File “/Users/edenbrown/opt/anaconda3/envs/env_pytorch3/lib/python3.10/site-packages/torch/utils/data/_utils/collate.py”, line 172, in
return [default_collate(samples) for samples in transposed] # Backwards compatibility.
File “/Users/edenbrown/opt/anaconda3/envs/env_pytorch3/lib/python3.10/site-packages/torch/utils/data/_utils/collate.py”, line 138, in default_collate
return torch.stack(batch, 0, out=out)
RuntimeError: stack expects each tensor to be equal size, but got [3, 375, 500] at entry 0 and [3, 150, 200] at entry 2

My code is:

from torchvision.datasets import ImageFolder
import torchvision.transforms as T
import random
from torch.utils.data import DataLoader

path = “/Users/edenbrown/Downloads/kagglecatsanddogs_3367a”
transform = T.ToTensor()

dataset = ImageFolder(root=path, transform=transform)

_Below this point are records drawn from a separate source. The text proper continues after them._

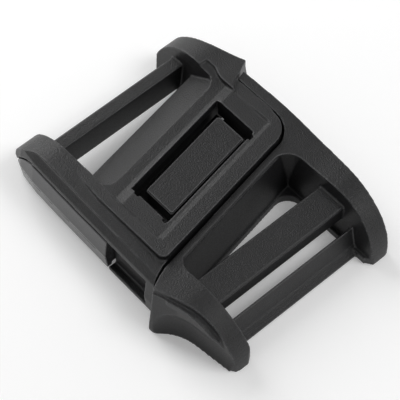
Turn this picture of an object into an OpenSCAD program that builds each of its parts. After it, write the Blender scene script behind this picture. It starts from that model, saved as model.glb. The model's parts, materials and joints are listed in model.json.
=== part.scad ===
// Two-half strap buckle for 25 mm webbing. The socket half carries one plain
// strap bar, a raised panel with a window and a sprung side lever. The plug half
// carries a flat bar and a ribbed bar, and its tongue lies under the socket's
// panel with the catch block standing in the window.
// The seam between the halves runs at a slant across the buckle, so pinching the
// two diagonal ears slides the halves along it until the catch is free.
// Origin: centre of the footprint on the resting plane. +X runs along the strap
// from the socket to the plug, +Y across it, +Z up. Millimetres.

/* [Overall] */
// Height of the raised panel at the seam
panel_h = 10.9; // [9.5:0.1:12]
// Height of the cheeks and of the plug's rail
cheek_h = 10.25; // [9:0.05:11]
// Half of the buckle's length along the strap
half_l = 26.6; // [24:0.1:30]
// Radius of the cheek ends, seen from the side
cheek_r = 10; // [7:0.5:12]
// Slant of the seam off the strap bars, in degrees
seam_deg = 10; // [0:1:15]

/* [Strap openings] */
// Half the opening between the cheeks at their top
open_top = 13.4; // [11:0.1:16]
// Half the opening between the cheeks at their foot
open_foot = 12.4; // [10:0.1:15]
// Left face of the socket's strap bar, from the centre
bar_a_x = -21.7; // [-23:0.1:-20]
// Width of the socket's strap bar
bar_a_w = 2.5; // [2:0.1:4]
// Left face of the plug's flat bar, from the centre
bar_b_x = 13.1; // [12:0.1:15]
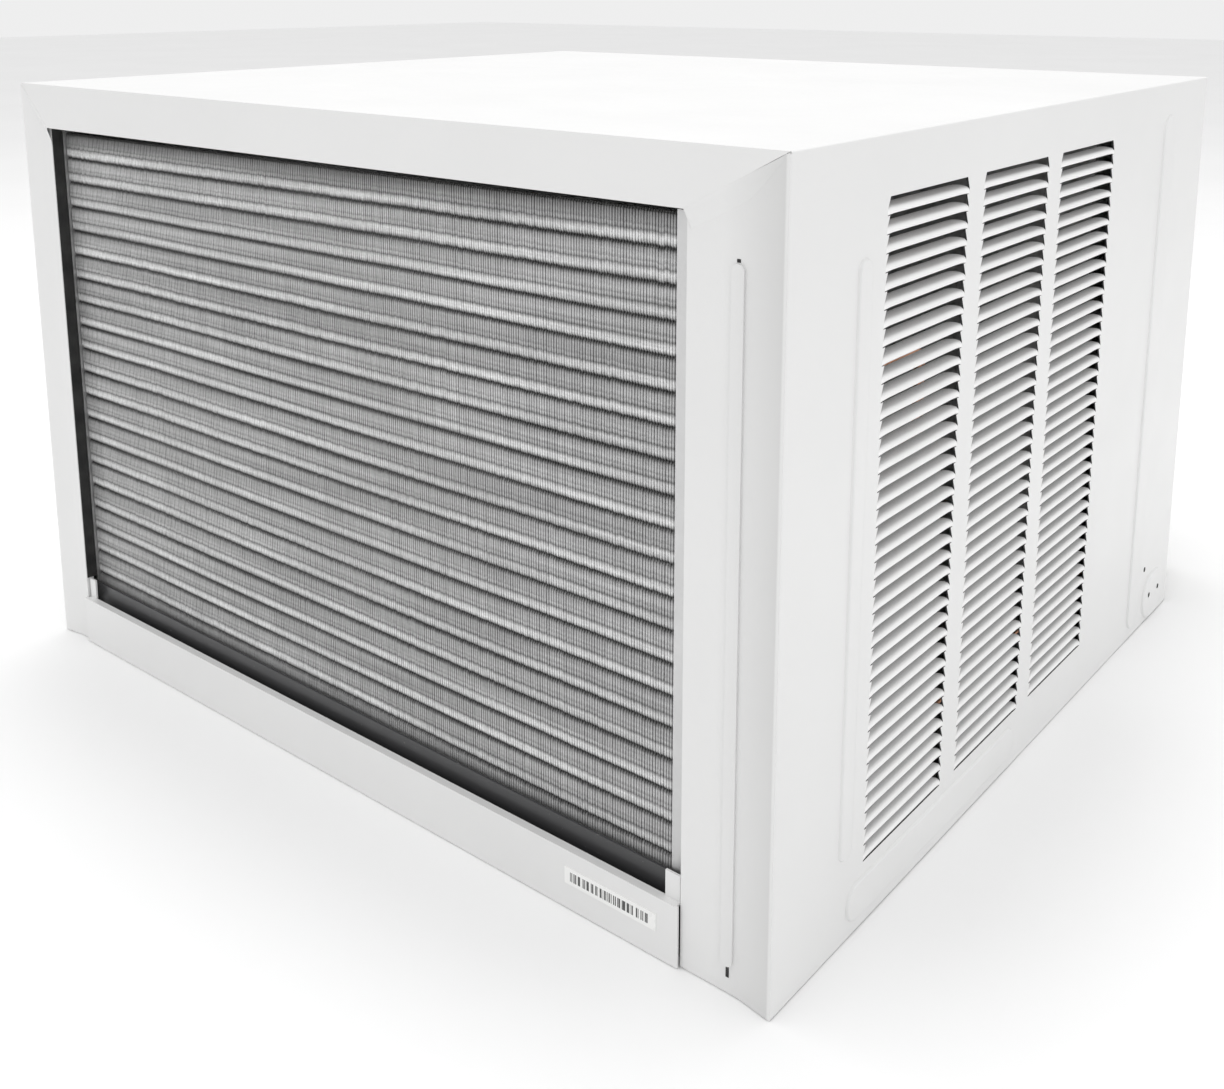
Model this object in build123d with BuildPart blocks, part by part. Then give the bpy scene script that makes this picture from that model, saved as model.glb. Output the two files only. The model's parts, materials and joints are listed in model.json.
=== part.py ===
"""Window air conditioner with a slide-out chassis.

The cabinet is a louvered sheet-metal sleeve.  The chassis slides in it and
carries the refrigeration circuit, the double-shaft fan motor and the room-side
front.  +Y is outdoors, -Y is the room, +Z is up.  Units are millimetres.
"""

from build123d import *
import math
import os

os.makedirs("parts", exist_ok=True)

# ---------------------------------------------------------------- driving sizes
WIDTH = 660.0  # over the pressed ribs of both sides
HEIGHT = 430.0
CABINET_DEPTH = 600.0
PANEL_DEPTH = 72.0  # room-side front, in front of the cabinet mouth
SHEET = 1.2
RIB = 1.5  # height of a pressed rib

Y_REAR = (CABINET_DEPTH + PANEL_DEPTH) / 2
Y_MOUTH = Y_REAR - CABINET_DEPTH
Y_FRONT = -Y_REAR
X_SIDE = WIDTH / 2 - RIB  # outer face of the side sheets
CENTRE = (Align.CENTER, Align.CENTER, Align.CENTER)


def save(builder, name):
    """Label a finished piece and write its file."""
    builder.part.label = name
    export_step(builder.part, f"parts/{name}.step")


def spanned_box(x, y, z, mode=Mode.ADD):
    """A box given by its lowest and highest value along each axis."""
    centre = ((x[0] + x[1]) / 2, (y[0] + y[1]) / 2, (z[0] + z[1]) / 2)
    with Locations(centre):
        Box(x[1] - x[0], y[1] - y[0], z[1] - z[0], mode=mode)


def spanned_rectangle(x, y, mode=Mode.ADD):
    """A rectangle given by its lowest and highest value along each axis."""
    with Locations(((x[0] + x[1]) / 2, (y[0] + y[1]) / 2)):
        Rectangle(x[1] - x[0], y[1] - y[0], mode=mode)


def tube(points, tube_radius, bend_radius):
    """A round line through the points, with every corner bent to one radius."""
    corners = [Vector(*p) for p in points]
    with BuildPart() as line_part:
        with BuildLine() as path:
            start = corners[0]
            for before, corner, after in zip(corners, corners[1:], corners[2:]):
                back = (before - corner).normalized()
                ahead = (after - corner).normalized()
                half_angle = math.radians(back.get_angle(ahead)) / 2
                reach = bend_radius / math.tan(half_angle)
                inward = (back + ahead).normalized()
                centre = corner + inward * (bend_radius / math.sin(half_angle))
                arc_start = corner + back * reach
                arc_end = corner + ahead * reach
                Line(start, arc_start)
                ThreePointArc(arc_start, centre - inward * bend_radius, arc_end)
                start = arc_end
            Line(start, corners[-1])
        with BuildSketch(Plane(path.line @ 0, z_dir=path.line % 0)):
            Circle(tube_radius)
        sweep()
    return line_part.part


# ------------------------------------------------------------------- the cabinet
LOUVER_COLUMNS = 3
LOUVER_ROWS = 38
LOUVER_LENGTH = 92.0
LOUVER_SLOT = 6.2
LOUVER_COLUMN_PITCH = 110.8
LOUVER_ROW_PITCH = 9.51
LOUVER_MIDDLE_Y = Y_REAR - 247.6
LOUVER_MIDDLE_Z = 220.0
LOUVER_INWARD = 6.0  # how far the free edge of a blade is pressed in
LOUVER_RISE = 1.8  # how much higher its free edge lies than its root

# one blade: a nearly level flap that leaves the sheet at the lower edge of its slot
with BuildPart() as louver_blade:
    blade_root = (-X_SIDE + 0.4, 0, -LOUVER_SLOT / 2 - 0.8)
    blade_normal = (-LOUVER_RISE, 0, LOUVER_INWARD)
    blade_depth = math.hypot(LOUVER_INWARD, LOUVER_RISE)
    with BuildSketch(Plane(blade_root, x_dir=(0, -1, 0), z_dir=blade_normal)):
        with BuildLine():
            half = LOUVER_LENGTH / 2
            Polyline(
                (-half, 0),
                (half, 0),
                (half - 6, blade_depth),
                (6 - half, blade_depth),
                close=True,
            )
        make_face()
    extrude(amount=0.9)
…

dataset.samples = sorted(dataset.samples, key=lambda k:random.random())

dataloader = DataLoader(dataset, batch_size=32, shuffle=True)

for i, (imgs, lbls) in enumerate(dataloader):
print(i, lbls)

Pytorch_developer · April 5, 2022, 5:42pm

I think the error may be something to do with image size because some of the images are different sizes.

Matias_Vasquez · April 5, 2022, 5:46pm

If you have images of different sizes, you can try resizing them within the transform when creating the dataset.

transform = T.Compose([
    T.Resize((150, 200)),
    T.ToTensor()
])

Pytorch_developer · April 5, 2022, 5:54pm

This has worked so thank you.

Pytorch_developer · April 5, 2022, 6:21pm

Also I do not believe the:

import random

dataset.samples = sorted(dataset.samples, key=lambda k:random.random())

is needed as the code still works perfectly without it.

Also the labels are the same for cats and dogs but I will figure out how to fix that in a different post.